Section 6 Worker Rights
a. The Right of Association
The Constitution entitles all workers to form or join union and professional organizations of their own choosing. Union officials estimate that the combined membership in all unions now totals over 470,000, close to half of the work force. During 1994 there was a government-mandated registration of all workers' organizations, and almost 600 separate unions were recognized. Most of these are affiliated with the Mongolian Trade Unions Confederation (MTUC), formerly a part of the MPRP, but now officially separate. The newer Association of Free Trades Unions (AFTU) has a growing number of affiliates. Both organizations are developing contacts with international labor organizations and confederations in other countries. Membership figures may be rather unreliable as many companies and institutions undergo privatization and restructuring and as many workers change occupations. There are no arbitrary restrictions on who may be a union official; such officers are elected by secret ballot. Union members, with the exceptions of civil servants and employees in essential services, have the right to strike. The Government defines essential services as those critical for national defense and safety, including police, employees of power plants, water works, public transportation, public communications, and certain railway employees. Articles 6 and 7 of the Law of Labor Conflict Resolution state that the court can punish organizers if it finds the strike was illegal because either the industry was an essential service or there was "insufficient cause" for the strike. A strike at a major joint venture textile company ended in a court ruling that failed to clarify this provision or other aspects of the country's labor code.
b. The Right to Organize and Bargain Collectively
Amendments to the existing Labor Law passed in 1993 provide for collective bargaining, but its current application remains unclear. In theory, wage levels and other employment issues are decided in tripartite contract negotiations between employer, union, and government representatives; the Government's role is limited to ensuring that the contract meets legal requirements as to hours and conditions of work. In practice, wages and other conditions of employment still are set mainly by the employer whether that employer is a private firm or the Government. Most industrial concerns have now been privatized, although the Government still controls some major infrastructure enterprises, including mines and the communications system. There are no export processing zones in Mongolia.
c. Prohibition of Forced or Compulsory Labor
The law specifically prohibits forced or compulsory labor. However, virtually all of the military forces are required to help with the fall harvest.
d. Minimum Age for Employment of Children
The law prohibits children under the age of 16 from working, although those age 14 and 15 may do so with parental consent.
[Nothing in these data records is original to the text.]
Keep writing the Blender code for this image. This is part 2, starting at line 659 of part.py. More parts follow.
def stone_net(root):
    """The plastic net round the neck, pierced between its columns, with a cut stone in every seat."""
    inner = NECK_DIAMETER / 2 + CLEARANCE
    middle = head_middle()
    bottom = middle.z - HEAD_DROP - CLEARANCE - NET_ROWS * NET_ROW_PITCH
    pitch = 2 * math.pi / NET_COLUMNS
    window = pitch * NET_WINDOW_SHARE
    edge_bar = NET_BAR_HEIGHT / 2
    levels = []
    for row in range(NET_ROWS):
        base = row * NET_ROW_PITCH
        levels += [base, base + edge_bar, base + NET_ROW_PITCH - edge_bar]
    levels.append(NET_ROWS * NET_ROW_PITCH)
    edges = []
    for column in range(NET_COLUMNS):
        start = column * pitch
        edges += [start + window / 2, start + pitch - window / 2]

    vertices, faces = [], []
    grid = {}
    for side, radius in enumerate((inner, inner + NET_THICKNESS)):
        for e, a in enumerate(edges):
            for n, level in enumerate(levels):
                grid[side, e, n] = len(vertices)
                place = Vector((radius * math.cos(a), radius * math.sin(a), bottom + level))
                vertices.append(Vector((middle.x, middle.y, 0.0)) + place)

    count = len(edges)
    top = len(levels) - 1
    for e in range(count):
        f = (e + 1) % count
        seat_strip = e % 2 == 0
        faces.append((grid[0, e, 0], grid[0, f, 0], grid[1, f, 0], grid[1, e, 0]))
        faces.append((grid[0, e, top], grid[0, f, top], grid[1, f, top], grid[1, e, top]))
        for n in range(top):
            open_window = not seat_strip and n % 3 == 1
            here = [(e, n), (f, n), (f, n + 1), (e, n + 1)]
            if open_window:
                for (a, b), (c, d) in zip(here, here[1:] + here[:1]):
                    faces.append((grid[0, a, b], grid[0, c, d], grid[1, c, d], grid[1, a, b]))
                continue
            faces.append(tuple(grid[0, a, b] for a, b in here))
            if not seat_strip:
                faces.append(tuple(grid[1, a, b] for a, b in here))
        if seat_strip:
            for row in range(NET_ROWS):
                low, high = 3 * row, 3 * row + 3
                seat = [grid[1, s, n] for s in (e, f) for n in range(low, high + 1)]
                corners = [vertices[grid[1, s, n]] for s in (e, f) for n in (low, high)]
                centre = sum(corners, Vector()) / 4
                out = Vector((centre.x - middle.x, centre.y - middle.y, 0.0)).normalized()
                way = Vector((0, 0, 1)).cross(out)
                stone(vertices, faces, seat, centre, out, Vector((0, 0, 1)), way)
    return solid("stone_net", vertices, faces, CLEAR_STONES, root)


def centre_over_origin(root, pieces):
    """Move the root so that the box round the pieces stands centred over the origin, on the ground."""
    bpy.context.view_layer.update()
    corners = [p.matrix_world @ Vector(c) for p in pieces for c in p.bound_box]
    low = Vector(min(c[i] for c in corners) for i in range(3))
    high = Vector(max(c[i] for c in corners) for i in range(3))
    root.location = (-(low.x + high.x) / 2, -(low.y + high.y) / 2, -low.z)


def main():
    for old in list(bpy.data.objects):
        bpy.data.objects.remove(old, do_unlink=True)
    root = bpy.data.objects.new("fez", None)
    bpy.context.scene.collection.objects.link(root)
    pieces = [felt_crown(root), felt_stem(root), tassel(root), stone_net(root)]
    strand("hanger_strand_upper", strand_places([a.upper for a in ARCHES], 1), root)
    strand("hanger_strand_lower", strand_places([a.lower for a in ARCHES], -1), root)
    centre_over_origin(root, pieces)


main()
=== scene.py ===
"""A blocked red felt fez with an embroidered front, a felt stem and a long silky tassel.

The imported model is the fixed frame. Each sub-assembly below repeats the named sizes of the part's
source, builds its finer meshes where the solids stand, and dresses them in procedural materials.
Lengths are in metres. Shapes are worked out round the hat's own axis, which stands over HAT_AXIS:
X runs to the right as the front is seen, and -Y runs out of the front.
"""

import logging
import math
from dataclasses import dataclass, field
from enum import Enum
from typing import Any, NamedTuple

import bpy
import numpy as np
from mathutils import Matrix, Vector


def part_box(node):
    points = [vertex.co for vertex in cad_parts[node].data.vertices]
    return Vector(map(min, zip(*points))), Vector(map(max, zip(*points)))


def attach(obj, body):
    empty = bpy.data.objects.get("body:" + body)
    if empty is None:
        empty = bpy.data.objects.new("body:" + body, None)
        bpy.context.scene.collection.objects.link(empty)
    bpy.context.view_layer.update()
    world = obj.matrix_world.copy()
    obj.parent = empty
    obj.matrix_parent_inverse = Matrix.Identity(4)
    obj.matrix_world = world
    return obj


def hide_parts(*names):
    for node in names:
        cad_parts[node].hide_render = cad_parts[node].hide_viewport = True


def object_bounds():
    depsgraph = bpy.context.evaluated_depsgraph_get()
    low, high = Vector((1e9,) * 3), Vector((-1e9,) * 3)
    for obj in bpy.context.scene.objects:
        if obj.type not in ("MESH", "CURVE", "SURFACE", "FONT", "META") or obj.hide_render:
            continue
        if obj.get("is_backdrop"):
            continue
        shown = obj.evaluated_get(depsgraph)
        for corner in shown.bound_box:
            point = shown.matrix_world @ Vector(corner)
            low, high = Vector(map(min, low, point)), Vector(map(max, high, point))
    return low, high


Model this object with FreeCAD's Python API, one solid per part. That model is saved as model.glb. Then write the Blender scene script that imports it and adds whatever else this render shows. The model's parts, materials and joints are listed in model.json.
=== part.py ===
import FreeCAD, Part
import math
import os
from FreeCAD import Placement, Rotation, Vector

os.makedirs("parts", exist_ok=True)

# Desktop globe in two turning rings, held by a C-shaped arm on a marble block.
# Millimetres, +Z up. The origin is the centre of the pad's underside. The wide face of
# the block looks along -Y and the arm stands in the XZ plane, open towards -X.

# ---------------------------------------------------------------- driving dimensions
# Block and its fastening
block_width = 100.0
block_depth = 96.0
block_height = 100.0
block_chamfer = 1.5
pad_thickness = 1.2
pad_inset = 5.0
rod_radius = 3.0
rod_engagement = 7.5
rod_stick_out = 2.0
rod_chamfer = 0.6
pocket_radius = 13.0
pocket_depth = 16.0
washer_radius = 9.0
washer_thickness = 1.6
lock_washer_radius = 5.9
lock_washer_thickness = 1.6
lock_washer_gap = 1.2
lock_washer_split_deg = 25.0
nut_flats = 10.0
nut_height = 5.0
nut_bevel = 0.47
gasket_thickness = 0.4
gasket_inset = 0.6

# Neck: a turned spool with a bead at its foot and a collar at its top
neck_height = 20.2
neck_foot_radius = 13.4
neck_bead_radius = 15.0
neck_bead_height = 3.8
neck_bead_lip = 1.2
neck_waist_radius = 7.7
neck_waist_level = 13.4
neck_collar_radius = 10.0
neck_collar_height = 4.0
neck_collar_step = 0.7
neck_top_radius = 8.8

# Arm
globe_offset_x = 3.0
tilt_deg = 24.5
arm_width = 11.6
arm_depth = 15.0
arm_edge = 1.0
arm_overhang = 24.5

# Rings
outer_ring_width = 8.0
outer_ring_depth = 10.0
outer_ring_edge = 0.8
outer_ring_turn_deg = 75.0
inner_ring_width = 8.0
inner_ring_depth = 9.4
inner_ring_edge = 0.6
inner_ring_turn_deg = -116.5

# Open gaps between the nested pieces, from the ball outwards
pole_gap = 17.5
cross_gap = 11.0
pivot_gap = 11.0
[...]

Those under 18 years of age may not work at night, engage in arduous work, or work in dangerous occupations, such as mining and construction. Enforcement of these prohibitions, as well as all other labor regulations, is the responsibility of state labor inspectors assigned to regional and local offices. These inspectors have the authority to order and, reportedly, compel immediate compliance with labor legislation. Enforcement is limited due to the small number of labor inspectors who must monitor a growing number of small enterprises. A significant number of children continue to leave school early to work, both in the cities and in the countryside. In rural areas, this appears to be partly attributable to the closure of some schools and a growing shortage of teachers; the children often leave to help care for newly privatized herds.
e. Acceptable Conditions of Work
In September the minimum wage was raised to about $0.12 (33 tugriks) per hour, or approximately $25.00 a month. This level applies to public sector employees only, and it is enforced by the Ministry of Population Policy and Labor. However, this is the lowest wage for manual labor, such as janitorial work, and virtually all civil servants make more than this amount. Those employed in private businesses generally earn considerably more. The minimum wage alone is insufficient to provide a decent standard of living for a worker and his family. Labor law sets the standard legal workweek at 46 hours and establishes a minimum rest period of 42 hours between workweeks. For those under 18 years of age, the workweek is 36 hours, and overtime work is not allowed. Time off is given equal to the number of overtime hours worked or, by law, compensated at double the standard hourly rate. Pregnant women and nursing mothers are prohibited by law from working overtime. Laws on labor, cooperatives, and enterprises set occupational health and safety standards, and the Ministry of Population Policy and Labor provides enforcement. According to the Labor Law, workers have the right to remove themselves from dangerous work situations and still retain their jobs. Mongolia's near total reliance on outmoded machinery and continuing problems with management and maintenance lead to frequent industrial accidents, particularly in the mining, power, and construction sectors. Effective enforcement of existing occupational health and safety standards is difficult because the Labor Ministry has only 37 full-time inspectors to cover all firms, including a growing number of small enterprises. Some of the major industrial sectors, however, have part-time inspectors.